§ **Stated problem**
Begin at the first line and end at the line containing "# The origin". Extract exactly those lines.

▬▬▬

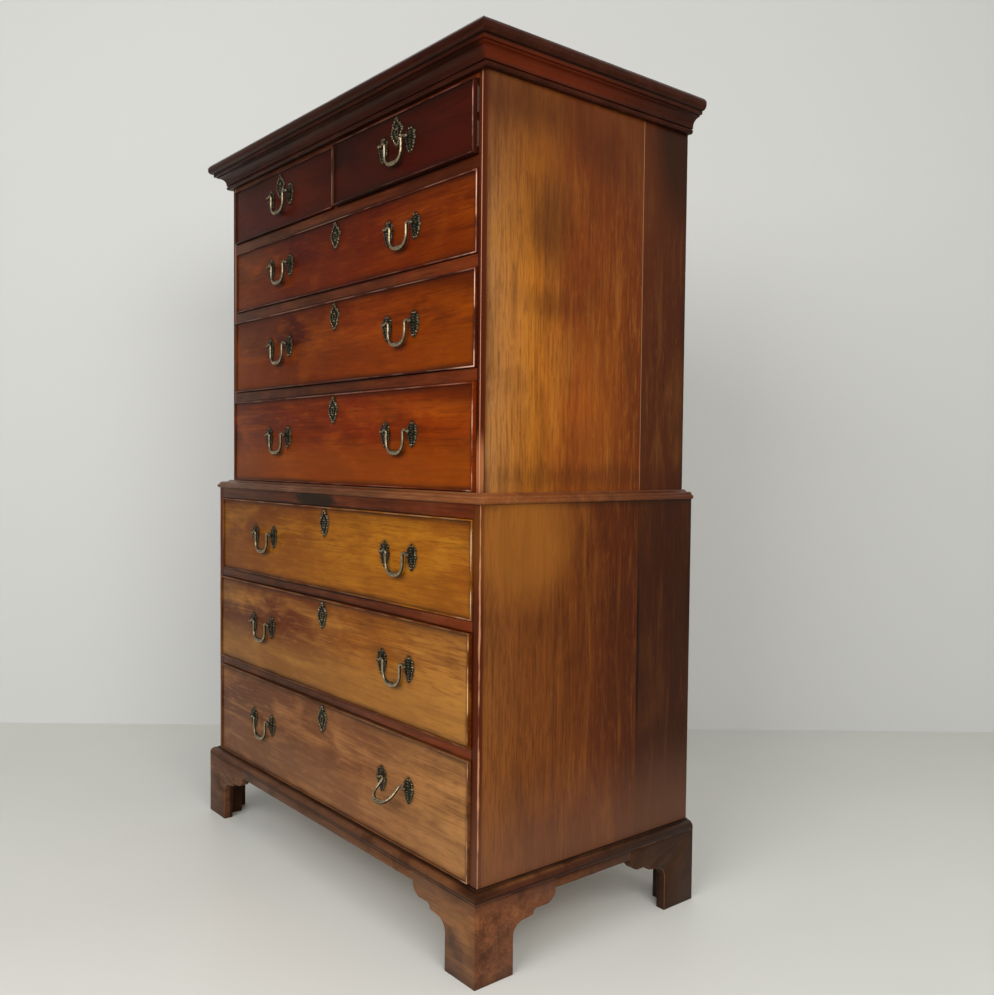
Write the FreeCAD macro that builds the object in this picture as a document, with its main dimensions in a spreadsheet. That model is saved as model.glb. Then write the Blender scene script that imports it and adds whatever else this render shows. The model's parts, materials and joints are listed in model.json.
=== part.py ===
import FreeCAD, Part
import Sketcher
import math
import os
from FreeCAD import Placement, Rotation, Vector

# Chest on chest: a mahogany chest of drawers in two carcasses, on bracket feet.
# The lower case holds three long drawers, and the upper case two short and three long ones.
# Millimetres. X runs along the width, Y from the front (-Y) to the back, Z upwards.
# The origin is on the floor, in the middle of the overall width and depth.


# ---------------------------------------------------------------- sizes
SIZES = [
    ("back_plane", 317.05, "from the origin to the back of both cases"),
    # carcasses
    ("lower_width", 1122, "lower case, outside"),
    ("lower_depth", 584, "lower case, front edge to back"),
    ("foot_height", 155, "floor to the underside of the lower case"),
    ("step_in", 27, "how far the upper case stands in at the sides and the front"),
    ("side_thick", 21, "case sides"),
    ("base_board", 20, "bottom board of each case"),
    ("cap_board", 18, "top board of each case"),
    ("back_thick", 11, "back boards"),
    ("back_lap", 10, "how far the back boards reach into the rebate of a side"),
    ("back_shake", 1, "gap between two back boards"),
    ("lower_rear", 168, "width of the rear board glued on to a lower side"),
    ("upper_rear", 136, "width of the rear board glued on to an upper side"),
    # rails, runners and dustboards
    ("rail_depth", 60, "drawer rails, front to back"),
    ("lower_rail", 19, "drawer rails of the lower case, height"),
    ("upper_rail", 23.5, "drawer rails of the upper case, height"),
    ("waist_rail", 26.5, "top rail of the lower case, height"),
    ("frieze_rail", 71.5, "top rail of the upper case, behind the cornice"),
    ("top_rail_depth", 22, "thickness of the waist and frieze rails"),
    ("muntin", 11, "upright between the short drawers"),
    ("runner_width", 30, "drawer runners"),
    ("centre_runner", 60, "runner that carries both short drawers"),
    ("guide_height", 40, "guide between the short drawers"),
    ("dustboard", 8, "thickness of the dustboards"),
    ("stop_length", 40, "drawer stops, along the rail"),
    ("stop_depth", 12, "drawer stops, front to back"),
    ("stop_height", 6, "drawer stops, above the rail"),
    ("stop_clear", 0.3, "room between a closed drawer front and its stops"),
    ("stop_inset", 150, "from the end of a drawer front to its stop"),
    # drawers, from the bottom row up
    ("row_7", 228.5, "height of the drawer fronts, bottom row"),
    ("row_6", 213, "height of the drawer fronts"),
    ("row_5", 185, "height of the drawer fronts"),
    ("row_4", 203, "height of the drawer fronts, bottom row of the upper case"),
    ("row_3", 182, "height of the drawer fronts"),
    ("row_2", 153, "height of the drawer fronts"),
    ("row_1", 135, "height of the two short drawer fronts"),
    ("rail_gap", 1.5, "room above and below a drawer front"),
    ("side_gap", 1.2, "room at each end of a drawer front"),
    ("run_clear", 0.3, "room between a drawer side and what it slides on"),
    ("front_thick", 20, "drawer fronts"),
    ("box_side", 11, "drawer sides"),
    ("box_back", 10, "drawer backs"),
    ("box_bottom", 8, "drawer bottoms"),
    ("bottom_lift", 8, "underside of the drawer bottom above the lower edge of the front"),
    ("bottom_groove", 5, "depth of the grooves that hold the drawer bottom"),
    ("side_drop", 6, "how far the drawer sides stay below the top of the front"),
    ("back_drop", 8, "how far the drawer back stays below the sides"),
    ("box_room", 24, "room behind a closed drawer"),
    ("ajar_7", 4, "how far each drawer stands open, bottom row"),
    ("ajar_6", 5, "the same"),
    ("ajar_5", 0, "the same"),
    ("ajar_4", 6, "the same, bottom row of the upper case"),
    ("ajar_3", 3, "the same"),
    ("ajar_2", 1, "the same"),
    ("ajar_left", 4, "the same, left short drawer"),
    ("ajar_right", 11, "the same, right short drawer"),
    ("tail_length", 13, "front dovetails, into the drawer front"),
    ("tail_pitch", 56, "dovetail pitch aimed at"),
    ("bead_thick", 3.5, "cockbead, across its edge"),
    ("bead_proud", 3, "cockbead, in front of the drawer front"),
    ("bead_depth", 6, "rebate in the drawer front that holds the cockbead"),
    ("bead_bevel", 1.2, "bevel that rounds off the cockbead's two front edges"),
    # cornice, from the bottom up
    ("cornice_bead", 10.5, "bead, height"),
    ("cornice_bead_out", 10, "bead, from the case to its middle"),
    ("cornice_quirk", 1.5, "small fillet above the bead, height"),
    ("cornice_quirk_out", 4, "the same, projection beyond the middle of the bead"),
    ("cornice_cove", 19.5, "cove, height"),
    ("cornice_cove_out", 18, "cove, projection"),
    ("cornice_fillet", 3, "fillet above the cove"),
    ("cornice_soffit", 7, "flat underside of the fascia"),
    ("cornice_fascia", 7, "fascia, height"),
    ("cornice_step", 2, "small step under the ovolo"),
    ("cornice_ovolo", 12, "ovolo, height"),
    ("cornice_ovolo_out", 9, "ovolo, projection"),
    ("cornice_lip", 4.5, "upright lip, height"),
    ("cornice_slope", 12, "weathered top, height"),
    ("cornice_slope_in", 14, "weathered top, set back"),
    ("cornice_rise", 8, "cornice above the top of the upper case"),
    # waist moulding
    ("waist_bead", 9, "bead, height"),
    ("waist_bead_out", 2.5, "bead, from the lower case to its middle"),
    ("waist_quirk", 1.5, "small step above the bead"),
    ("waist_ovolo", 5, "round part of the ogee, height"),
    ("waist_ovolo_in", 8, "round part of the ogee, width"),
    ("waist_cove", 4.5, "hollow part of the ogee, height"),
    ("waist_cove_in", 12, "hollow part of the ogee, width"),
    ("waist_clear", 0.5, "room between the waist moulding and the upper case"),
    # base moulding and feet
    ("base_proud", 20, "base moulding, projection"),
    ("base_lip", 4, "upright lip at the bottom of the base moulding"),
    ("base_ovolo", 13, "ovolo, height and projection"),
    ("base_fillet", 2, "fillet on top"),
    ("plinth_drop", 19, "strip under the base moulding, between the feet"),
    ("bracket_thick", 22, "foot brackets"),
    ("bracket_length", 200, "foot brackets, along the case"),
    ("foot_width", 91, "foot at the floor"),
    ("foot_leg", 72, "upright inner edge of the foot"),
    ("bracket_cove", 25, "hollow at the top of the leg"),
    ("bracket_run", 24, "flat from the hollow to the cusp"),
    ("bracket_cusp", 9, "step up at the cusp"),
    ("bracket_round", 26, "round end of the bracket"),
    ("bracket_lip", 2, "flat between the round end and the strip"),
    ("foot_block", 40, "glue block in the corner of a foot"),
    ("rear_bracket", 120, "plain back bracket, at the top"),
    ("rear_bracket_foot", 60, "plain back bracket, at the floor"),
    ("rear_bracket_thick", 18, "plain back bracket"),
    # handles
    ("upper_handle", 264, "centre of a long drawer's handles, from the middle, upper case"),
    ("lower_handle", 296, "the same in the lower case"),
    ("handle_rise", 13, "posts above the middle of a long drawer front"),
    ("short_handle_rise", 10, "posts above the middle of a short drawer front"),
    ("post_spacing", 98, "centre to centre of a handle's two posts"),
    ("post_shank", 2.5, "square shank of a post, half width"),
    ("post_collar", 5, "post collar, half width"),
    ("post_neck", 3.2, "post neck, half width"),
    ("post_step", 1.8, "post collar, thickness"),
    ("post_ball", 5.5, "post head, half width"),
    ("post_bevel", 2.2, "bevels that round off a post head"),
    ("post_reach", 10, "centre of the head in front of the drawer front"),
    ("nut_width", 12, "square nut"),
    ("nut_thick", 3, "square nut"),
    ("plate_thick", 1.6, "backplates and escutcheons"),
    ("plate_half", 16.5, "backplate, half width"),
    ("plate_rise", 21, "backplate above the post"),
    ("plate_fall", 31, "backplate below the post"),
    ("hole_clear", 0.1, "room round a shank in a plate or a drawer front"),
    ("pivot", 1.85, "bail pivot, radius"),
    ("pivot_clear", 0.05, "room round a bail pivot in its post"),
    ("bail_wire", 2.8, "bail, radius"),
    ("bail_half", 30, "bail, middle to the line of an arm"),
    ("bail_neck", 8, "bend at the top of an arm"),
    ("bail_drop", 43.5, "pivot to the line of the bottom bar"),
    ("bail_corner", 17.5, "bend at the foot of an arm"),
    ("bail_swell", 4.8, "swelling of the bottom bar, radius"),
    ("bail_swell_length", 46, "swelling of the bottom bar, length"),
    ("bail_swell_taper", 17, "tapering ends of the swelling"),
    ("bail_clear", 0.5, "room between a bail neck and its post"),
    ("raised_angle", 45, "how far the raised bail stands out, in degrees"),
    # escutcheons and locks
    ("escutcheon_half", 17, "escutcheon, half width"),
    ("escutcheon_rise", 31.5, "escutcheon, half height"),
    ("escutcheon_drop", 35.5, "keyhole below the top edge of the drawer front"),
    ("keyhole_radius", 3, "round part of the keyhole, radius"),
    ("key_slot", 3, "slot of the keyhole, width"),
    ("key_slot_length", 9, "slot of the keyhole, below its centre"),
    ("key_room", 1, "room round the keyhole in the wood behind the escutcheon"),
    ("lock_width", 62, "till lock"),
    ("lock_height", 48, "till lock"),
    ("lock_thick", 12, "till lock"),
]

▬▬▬

§ **The reply**
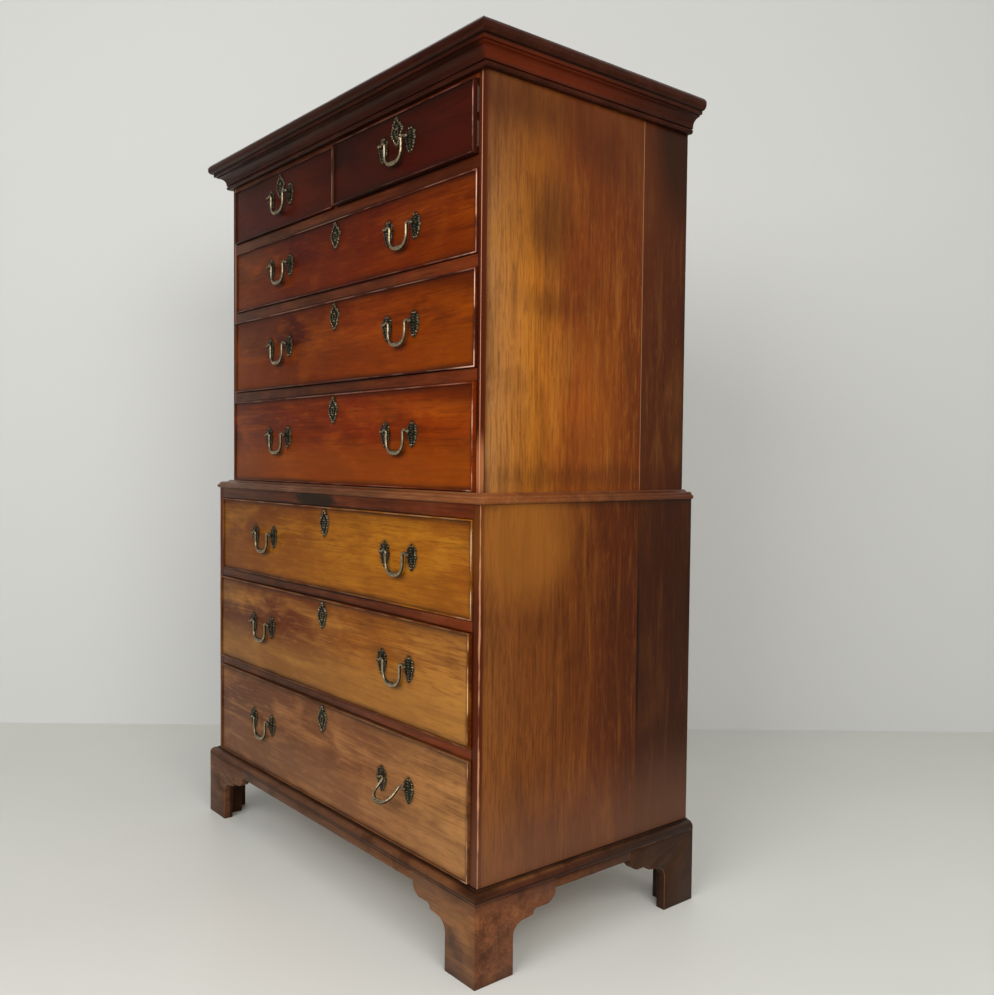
Write the FreeCAD macro that builds the object in this picture as a document, with its main dimensions in a spreadsheet. That model is saved as model.glb. Then write the Blender scene script that imports it and adds whatever else this render shows. The model's parts, materials and joints are listed in model.json.
=== part.py ===
import FreeCAD, Part
import Sketcher
import math
import os
from FreeCAD import Placement, Rotation, Vector

# Chest on chest: a mahogany chest of drawers in two carcasses, on bracket feet.
# The lower case holds three long drawers, and the upper case two short and three long ones.
# Millimetres. X runs along the width, Y from the front (-Y) to the back, Z upwards.
# The origin is on the floor, in the middle of the overall width and depth.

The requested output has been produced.